Description of the task: Write out all lines holding the word "pose".

-- BEGIN Data provided --

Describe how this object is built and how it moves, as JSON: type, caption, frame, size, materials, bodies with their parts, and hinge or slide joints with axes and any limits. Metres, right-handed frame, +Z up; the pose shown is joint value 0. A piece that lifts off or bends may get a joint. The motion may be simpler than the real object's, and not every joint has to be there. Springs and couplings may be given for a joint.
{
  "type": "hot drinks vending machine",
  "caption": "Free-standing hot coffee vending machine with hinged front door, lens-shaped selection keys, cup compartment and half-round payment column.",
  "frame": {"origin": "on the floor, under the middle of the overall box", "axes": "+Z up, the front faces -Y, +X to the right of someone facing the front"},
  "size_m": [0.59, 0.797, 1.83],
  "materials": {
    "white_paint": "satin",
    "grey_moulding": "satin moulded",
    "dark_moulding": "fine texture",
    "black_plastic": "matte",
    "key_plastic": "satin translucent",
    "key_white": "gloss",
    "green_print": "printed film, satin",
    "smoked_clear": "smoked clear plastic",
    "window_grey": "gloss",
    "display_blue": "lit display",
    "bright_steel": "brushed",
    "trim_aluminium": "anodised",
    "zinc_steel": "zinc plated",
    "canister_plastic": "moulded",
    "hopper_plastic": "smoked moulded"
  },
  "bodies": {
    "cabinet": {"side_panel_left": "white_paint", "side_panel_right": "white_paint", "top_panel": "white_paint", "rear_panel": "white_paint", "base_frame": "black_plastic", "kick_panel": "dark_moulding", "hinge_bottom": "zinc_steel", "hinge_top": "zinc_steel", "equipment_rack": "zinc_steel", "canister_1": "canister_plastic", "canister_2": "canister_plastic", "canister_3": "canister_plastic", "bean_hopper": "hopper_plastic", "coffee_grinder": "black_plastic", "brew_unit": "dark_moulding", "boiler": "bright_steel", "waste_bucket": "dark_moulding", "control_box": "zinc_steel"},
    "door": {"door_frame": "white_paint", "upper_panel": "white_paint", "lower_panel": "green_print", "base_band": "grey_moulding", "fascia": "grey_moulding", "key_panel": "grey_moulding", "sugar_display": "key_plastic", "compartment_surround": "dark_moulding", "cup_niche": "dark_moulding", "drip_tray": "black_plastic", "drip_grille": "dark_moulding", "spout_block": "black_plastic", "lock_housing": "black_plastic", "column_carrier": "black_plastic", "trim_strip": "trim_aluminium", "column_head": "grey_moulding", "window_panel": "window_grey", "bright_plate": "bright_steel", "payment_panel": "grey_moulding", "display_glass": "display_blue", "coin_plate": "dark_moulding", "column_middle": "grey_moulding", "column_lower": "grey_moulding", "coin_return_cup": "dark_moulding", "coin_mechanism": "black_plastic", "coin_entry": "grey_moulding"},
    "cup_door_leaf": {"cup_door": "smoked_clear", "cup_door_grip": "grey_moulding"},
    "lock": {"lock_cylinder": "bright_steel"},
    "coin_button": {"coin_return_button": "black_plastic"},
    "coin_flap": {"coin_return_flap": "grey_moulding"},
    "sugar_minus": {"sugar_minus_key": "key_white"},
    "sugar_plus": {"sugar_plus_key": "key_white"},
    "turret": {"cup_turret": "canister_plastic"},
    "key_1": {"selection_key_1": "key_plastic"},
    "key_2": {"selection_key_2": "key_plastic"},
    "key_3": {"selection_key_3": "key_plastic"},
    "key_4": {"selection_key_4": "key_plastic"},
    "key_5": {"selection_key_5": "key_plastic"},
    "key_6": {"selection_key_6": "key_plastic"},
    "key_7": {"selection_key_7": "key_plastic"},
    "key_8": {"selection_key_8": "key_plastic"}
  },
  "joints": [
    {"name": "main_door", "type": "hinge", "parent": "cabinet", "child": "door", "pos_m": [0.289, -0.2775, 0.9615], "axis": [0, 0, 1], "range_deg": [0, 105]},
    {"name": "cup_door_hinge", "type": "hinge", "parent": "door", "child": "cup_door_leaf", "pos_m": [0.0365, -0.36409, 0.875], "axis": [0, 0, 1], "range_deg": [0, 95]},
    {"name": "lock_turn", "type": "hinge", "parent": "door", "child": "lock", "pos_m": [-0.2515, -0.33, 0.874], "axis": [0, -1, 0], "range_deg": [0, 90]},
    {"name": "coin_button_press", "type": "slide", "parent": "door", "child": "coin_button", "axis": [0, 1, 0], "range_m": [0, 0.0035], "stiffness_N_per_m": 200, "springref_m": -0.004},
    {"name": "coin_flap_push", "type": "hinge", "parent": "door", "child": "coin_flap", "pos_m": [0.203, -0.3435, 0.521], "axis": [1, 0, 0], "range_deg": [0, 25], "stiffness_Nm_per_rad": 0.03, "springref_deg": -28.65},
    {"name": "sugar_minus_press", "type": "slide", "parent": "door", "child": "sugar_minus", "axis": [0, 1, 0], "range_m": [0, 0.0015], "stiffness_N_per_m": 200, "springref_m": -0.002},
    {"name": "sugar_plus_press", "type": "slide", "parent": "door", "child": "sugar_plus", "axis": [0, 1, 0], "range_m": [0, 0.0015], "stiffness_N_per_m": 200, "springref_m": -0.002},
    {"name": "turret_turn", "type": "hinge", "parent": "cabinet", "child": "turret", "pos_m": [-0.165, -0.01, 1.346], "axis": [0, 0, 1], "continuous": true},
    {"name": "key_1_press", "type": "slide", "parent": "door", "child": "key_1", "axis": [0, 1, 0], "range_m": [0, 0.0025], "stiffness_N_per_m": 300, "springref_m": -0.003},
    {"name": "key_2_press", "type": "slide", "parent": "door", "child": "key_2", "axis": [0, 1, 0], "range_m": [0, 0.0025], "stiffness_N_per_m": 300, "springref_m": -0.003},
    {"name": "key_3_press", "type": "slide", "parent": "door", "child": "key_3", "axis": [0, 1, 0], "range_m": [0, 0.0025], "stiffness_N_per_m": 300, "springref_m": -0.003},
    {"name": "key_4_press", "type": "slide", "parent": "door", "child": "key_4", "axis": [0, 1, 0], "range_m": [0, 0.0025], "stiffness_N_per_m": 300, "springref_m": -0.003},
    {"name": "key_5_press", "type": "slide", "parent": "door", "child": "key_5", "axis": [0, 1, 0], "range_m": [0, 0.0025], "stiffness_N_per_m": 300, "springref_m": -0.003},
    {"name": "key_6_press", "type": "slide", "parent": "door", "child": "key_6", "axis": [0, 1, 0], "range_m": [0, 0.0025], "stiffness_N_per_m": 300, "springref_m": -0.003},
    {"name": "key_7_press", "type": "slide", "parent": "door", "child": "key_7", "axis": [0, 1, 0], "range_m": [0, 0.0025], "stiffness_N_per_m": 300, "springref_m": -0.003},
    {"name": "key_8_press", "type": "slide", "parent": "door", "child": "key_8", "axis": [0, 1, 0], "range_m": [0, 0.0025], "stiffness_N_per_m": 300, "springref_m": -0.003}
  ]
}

-- END Data provided --
-- BEGIN Data provided --

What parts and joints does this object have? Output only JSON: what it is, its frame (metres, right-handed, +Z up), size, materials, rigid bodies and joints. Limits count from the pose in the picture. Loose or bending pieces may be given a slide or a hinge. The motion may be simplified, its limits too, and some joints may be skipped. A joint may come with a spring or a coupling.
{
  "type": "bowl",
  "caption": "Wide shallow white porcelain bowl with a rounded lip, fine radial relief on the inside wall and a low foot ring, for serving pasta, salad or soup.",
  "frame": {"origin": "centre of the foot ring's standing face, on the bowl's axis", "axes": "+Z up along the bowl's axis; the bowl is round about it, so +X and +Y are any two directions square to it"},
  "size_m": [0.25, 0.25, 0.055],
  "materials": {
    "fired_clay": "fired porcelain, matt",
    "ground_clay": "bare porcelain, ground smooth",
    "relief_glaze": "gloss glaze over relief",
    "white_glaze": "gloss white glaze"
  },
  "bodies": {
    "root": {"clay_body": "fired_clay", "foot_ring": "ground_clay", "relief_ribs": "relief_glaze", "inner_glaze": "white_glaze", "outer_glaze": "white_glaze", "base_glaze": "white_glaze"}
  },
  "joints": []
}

-- END Data provided --

Final answer:
Describe how this object is built and how it moves, as JSON: type, caption, frame, size, materials, bodies with their parts, and hinge or slide joints with axes and any limits. Metres, right-handed frame, +Z up; the pose shown is joint value 0. A piece that lifts off or bends may get a joint. The motion may be simpler than the real object's, and not every joint has to be there. Springs and couplings may be given for a joint.
What parts and joints does this object have? Output only JSON: what it is, its frame (metres, right-handed, +Z up), size, materials, rigid bodies and joints. Limits count from the pose in the picture. Loose or bending pieces may be given a slide or a hinge. The motion may be simplified, its limits too, and some joints may be skipped. A joint may come with a spring or a coupling.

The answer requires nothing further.